If you run a small business involved in import or export in any way – and you’ve decided to hedge your foreign currency exchange risk to iron out future fluctuations – how did you choose your broker?
Here are a few considerations to bear in mind:
Reputation is everything. Warren Buffett once said: “It takes 20 years to build a reputation and five minutes to ruin it. If you think about that, you’ll do things differently.”
Forex trading has no single governing body, so many brokers are unregulated. So try and find a regulated broker and try and find out everything you can about the company; how long has it been around and what do other people say about it? Be careful, though, when searching online for this information as many posters have an “agenda” and the information may not be objective. Reputation really is everything here.
Depending on which currencies you hope to trade, you should think about which currency pairs a broker has to offer. You should also think about the spread sizes quoted for the various types of common currency pairings – and, of course, the leverage offered. This lets you know what value of currency exposure you can gain for the amount you are willing to put down. The level of importance you place on the leverage offered will depend on the size of exposure you’re really looking for, which in turn depends on the size of the business you’re looking to hedge.
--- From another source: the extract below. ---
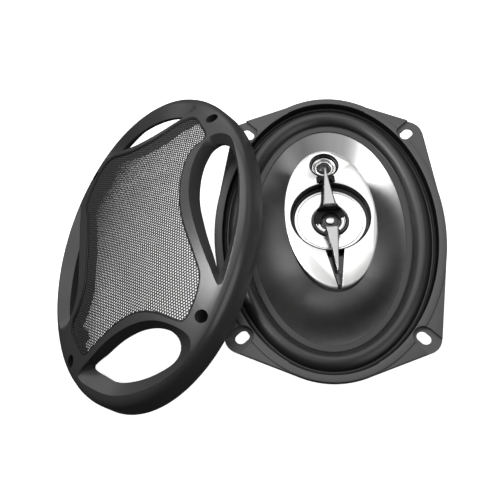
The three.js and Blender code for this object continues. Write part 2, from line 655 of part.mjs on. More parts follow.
const TOP_HOLE = [
  [-42, 94], [-35, 101], [-24, 107], [-10, 110.5], [4, 110.5], [18, 108], [29, 103.5], [36, 96.5], [20, 87.5],
  [4, 83.8], [-12, 84.6], [-28, 89.4],
];
const TOP_MOUTH = [
  [-52, 96], [-43, 106], [-30, 113.5], [-12, 119.5], [6, 120], [22, 117], [36, 110.5], [46, 100], [23, 87.6],
  [4, 83.4], [-13, 84.2], [-32, 89.6],
];

// A flared hole through the crown: straight walls below, opening out to the mouth at the surface.
function flaredHole(hole, mouth) {
  const samples = 20;
  const inner = smoothOutline(hole, samples);
  const outer = smoothOutline(mouth, samples);
  const flat = (points, z) => points.map((p) => new THREE.Vector3(p.x, p.y, z));
  const below = inner.map((p) => new THREE.Vector3(p.x, p.y, crownAt(p.x, p.y) - 7));
  const surface = outer.map((p) => new THREE.Vector3(p.x, p.y, crownAt(p.x, p.y) + 0.2));
  return skin([flat(inner, -5), below, surface, flat(outer, GRILLE.crown + 12)], false);
}

function crownProfile(drop, ratios) {
  const heightAt = (ratio) => GRILLE.crown - GRILLE.fall * ratio ** 2 - drop;
  return ratios.map((ratio) => [GRILLE.a * ratio, GRILLE.b * ratio, heightAt(ratio)]);
}

function buildGrille(group) {
  const grille = new THREE.Group();
  grille.rotation.y = -GRILLE_LEAN;
  grille.position.set(GRILLE_AT.x, 0, GRILLE.a * Math.sin(GRILLE_LEAN) + GRILLE_AT.clearance);
  group.add(grille);

  const at = (ratio, z) => [GRILLE.a * ratio, GRILLE.b * ratio, z];
  const shell = ovalBand([
    at(1, 0), at(1, GRILLE.wall - 3), at(0.985, GRILLE.wall + 2.6), at(0.95, GRILLE.wall + 5.2),
    ...crownProfile(0, [0.9, 0.8, 0.68, 0.55, 0.4]), ...crownProfile(GRILLE.depth, [0.4, 0.55, 0.68, 0.8]),
    at(0.88, GRILLE.wall - 1), at(0.945, GRILLE.wall - 3), at(0.966, GRILLE.wall - 6), at(0.97, 0),
  ], 40);
  const corners = CORNERS.map(([sx, sy]) => [sx * GRILLE_BOSS.x, sy * GRILLE_BOSS.y]);
  const bossTop = crownAt(GRILLE_BOSS.x, GRILLE_BOSS.y) - GRILLE_BOSS.recess;
  const bosses = corners.map(([x, y]) => post(x, y, GRILLE_BOSS.radius, GRILLE_BOSS.bottom, bossTop));
  const windowOutline = smoothOutline(MESH_WINDOW, 50);
  const above = GRILLE.crown + 10;
  const meshWindow = prism(new THREE.Shape(windowOutline), -5, above);
  const frame = cut(
    join(shell, ...bosses),
    meshWindow,
    flaredHole(SIDE_HOLE, SIDE_MOUTH),
    flaredHole(turnedRound(SIDE_HOLE), turnedRound(SIDE_MOUTH)),
    flaredHole(BOTTOM_HOLE, BOTTOM_MOUTH),
    flaredHole(TOP_HOLE, TOP_MOUTH),
    ...corners.map(([x, y]) => post(x, y, GRILLE_BOSS.bore, bossTop - GRILLE_BOSS.boreDepth, above)),
    ...corners.map(([x, y]) => post(x, y, GRILLE_BOSS.through, -2, above)),
  );
  add(grille, 'grille_frame', frame, charcoalPlastic());

  const { thickness, lift } = GRILLE_MESH;
  const dome = ovalBandOnAxis([0, 0.2, 0.4, 0.6, 0.8, 0.96], lift, thickness);
  const sheetOutline = new THREE.Shape(offsetOutline(windowOutline, -0.4));
  const trimmed = solid(dome).intersect(solid(prism(sheetOutline, 0, above)));
  add(grille, 'grille_mesh', geometryOf(trimmed), finish(0xb8babb, 0.35, 0.9));
}

// A thin domed sheet that follows the crown, closed at its middle.
function ovalBandOnAxis(ratios, lift, thickness) {
  const ring = (ratio, drop) => ovalRing(
    Math.max(ratio, 0.01) * GRILLE.a, Math.max(ratio, 0.01) * GRILLE.b,
    GRILLE.crown - GRILLE.fall * ratio ** 2 + drop, 32,
  );
  const upper = ratios.map((ratio) => ring(ratio, lift));
  const lower = ratios.map((ratio) => ring(ratio, lift - thickness)).reverse();
  return skin([...upper, ...lower], false);
}

// ---------------------------------------------------------------- assembly

const speaker = new THREE.Group();
speakerAndGrille.add(speaker);
buildMotor(speaker);
buildRivets(speaker);
buildBasket(speaker);
buildWoofer(speaker);
buildSurround(speaker);
buildSpider(speaker);
buildTerminals(speaker);
buildCapacitor(speaker);

const pod = new THREE.Group();
pod.rotation.z = POD_TURN;
speaker.add(pod);
buildPodBody(pod);
buildMidrange(pod);
buildHubTweeter(pod);
buildSmallTweeter(pod);
buildPointers(pod);

buildGrille(speakerAndGrille);

export default speakerAndGrille;
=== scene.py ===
"""Looks of a six-by-nine inch coaxial car speaker and of the grille that leans against it.

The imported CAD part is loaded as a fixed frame. Every visible piece is modelled around it, in
millimetres turned into metres, with the same axes: +Z out of the cone, +Y along the long axis of
the oval, origin at the magnet's back.
"""

import logging
import math
from dataclasses import dataclass, field
from enum import Enum
from typing import Callable, Optional, Sequence

import bpy
import bmesh
from mathutils import Matrix, Vector


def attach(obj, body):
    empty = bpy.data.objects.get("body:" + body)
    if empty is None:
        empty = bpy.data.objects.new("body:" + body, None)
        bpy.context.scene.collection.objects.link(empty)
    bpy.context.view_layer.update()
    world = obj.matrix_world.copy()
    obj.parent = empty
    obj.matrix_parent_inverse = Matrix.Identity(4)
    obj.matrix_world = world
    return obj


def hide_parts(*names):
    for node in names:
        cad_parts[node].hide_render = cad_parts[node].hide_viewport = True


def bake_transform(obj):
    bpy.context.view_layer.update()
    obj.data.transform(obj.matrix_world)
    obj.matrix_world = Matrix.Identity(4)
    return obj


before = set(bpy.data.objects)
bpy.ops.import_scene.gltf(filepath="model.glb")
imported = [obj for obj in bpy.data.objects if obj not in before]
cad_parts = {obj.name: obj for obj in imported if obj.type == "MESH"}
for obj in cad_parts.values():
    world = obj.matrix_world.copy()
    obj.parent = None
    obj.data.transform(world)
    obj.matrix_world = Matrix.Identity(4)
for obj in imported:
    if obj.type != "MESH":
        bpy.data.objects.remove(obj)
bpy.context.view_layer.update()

LOG = logging.getLogger("speaker")
MM = 0.001
GAP = 0.3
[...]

The broker should also explain the difference to you between fixed and variable spreads. This can make a real difference to your bottom line. Not all brokers quote rates in the same way. If your broker has a dealing desk, then the broker creates the pricing and executes your orders – and the spread is fixed, so those spreads are usually higher than the average variable spreads. Where there is no dealing desk, then multiple banks usually stream competitive prices through your broker, so your orders are executed by the banks.
If this is all new to you and a broker won’t take the time to explain the complications and possibilities as well as the downside risks – then this should be a big red flag.